How severe does this issue affect your experience of using Ray?
- None: Just asking a question out of curiosity
- Low: It annoys or frustrates me for a moment.
- Medium: It contributes to significant difficulty to complete my task, but I can work around it.
- High: It blocks me to complete my task.
High. I’m unable to proceed with my task.
We are trying to build a training framework over Ray’s DataParallelTrainer. For that we need a way to pass an object to training_loop_per_worker. From documentations, it appears we can only pass a train_loop_config[ray/python/ray/train/data_parallel_trainer.py at 44ef068bd1edbe3e54818c22ccd12a7dd50937f1 · ray-project/ray · GitHub] to each train function. So, is there a way to pass an object to training_loop_per_worker?
train_loop_config can be a dictionary.
you can save your object under a special key and retrieve it from your training_loop_per_worker?
@pratkpranav Following on @gjoliver advice, you could do something like this in the DataParallelTrainer
import ray
from ray.air import session
def train_loop_for_worker(config):
dataset_shard_for_this_worker = session.get_dataset_shard("train")

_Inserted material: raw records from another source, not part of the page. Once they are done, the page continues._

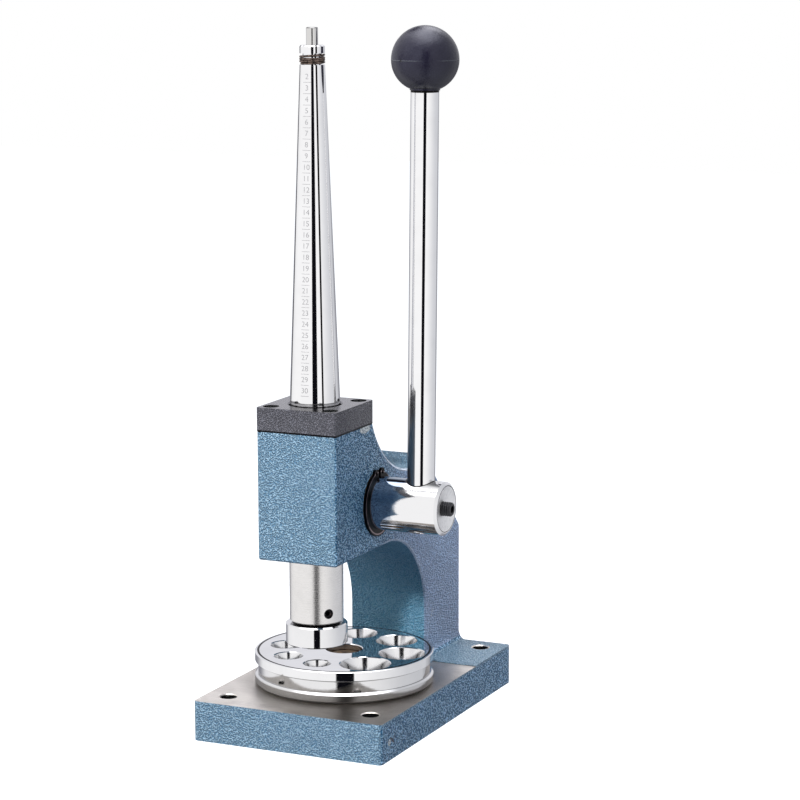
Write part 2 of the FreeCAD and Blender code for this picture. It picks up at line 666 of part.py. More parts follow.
def make_die_pivot_stud():
    """Shouldered stud, pressed into the base, on which the die plate turns."""
    body = new_body("die_pivot_stud", 0, die_line, 0)
    head_radius = s.die_centre_radius - s.running_gap
    head_top = s.die_top - s.stud_below_top
    turn_profile(body, [
        (0, s.base_thick - s.stud_depth), (s.stud_radius, s.base_thick - s.stud_depth),
        (s.stud_radius, s.base_thick), (head_radius, s.base_thick), (head_radius, head_top - s.stud_edge),
        (head_radius - s.stud_edge, head_top), (0, head_top),
    ])


def make_cross_shaft():
    """Polished bar through the head: pinion seat and journal inside, hub with a dished end outside."""
    body = new_body("shaft_blank", 0, shaft_line, s.shaft_rise, LEVER_TURN)
    left_end = -half_width - s.end_play
    ring_start = half_width + s.end_play
    groove_radius = s.hub_radius - s.ring_sunk
    groove_end = ring_start + s.ring_thick + s.running_gap
    turn_profile(body, [
        (left_end, s.end_screw_radius), (left_end, s.journal_radius),
        (s.pinion_width / 2, s.journal_radius), (s.pinion_width / 2, s.hub_radius),
        (ring_start, s.hub_radius), (ring_start, groove_radius), (groove_end, groove_radius),
        (groove_end, s.hub_radius), (s.hub_end - s.hub_edge, s.hub_radius),
        (s.hub_end, s.hub_radius - s.hub_edge), (s.hub_end, s.hub_dish_radius),
        (s.hub_end - s.hub_dish, s.lever_screw_radius),
        (s.lever_offset, s.lever_screw_radius), (s.lever_offset, 0),
        (left_end + s.end_screw_length + s.thread_room, 0),
        (left_end + s.end_screw_length + s.thread_room, s.end_screw_radius),
    ], axis="H_Axis")
    lever_hole = new_sketch(body, "XY_Plane")
    draw_circle(lever_hole, s.lever_offset, 0, s.lever_radius)
    extrude(body, "Pocket", lever_hole, 3 * s.hub_radius, midplane=True)
    key_seat = new_sketch(body, "XY_Plane", s.journal_radius - s.key_sunk)
    draw_outline(key_seat, rectangle(as_size(0), as_size(0), s.key_length, s.key_width))
    extrude(body, "Pocket", key_seat, s.key_height, reverse=True)
    named(body, "cross_shaft")


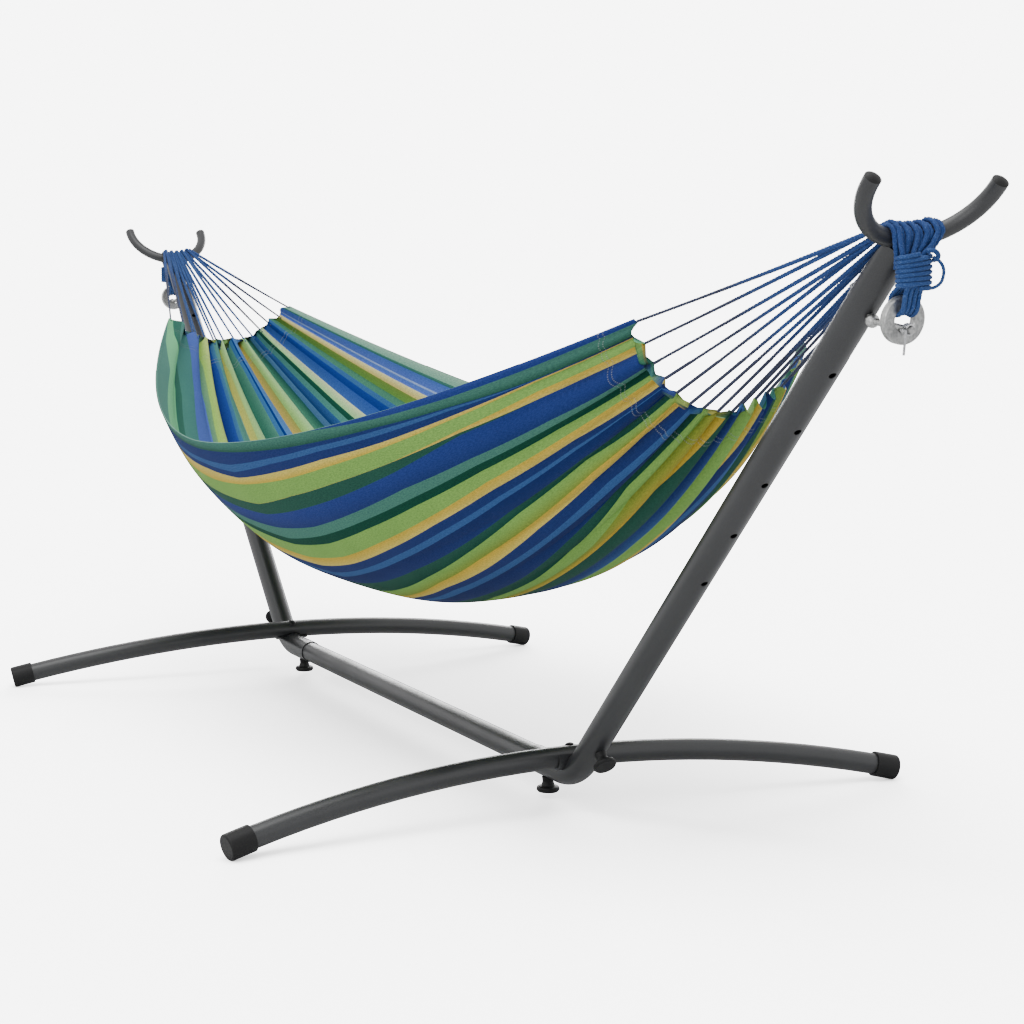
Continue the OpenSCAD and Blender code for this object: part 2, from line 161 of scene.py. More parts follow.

my_object = config.get("key")
assert len(dataset_shard_for_this_worker) == 1
train_dataset = ray.data.from_items([1, 2, 3])
assert len(train_dataset) == 3
trainer = DataParallelTrainer(
train_loop_per_worker=train_loop_per_worker,
train_loop_config = {"key": <value>}
ray.air.config.ScalingConfig(num_workers=3),
datasets={"train": train_dataset},
)
result = trainer.fit()
Thanks for the reply @Jules_Damji @gjoliver. I am looking into this.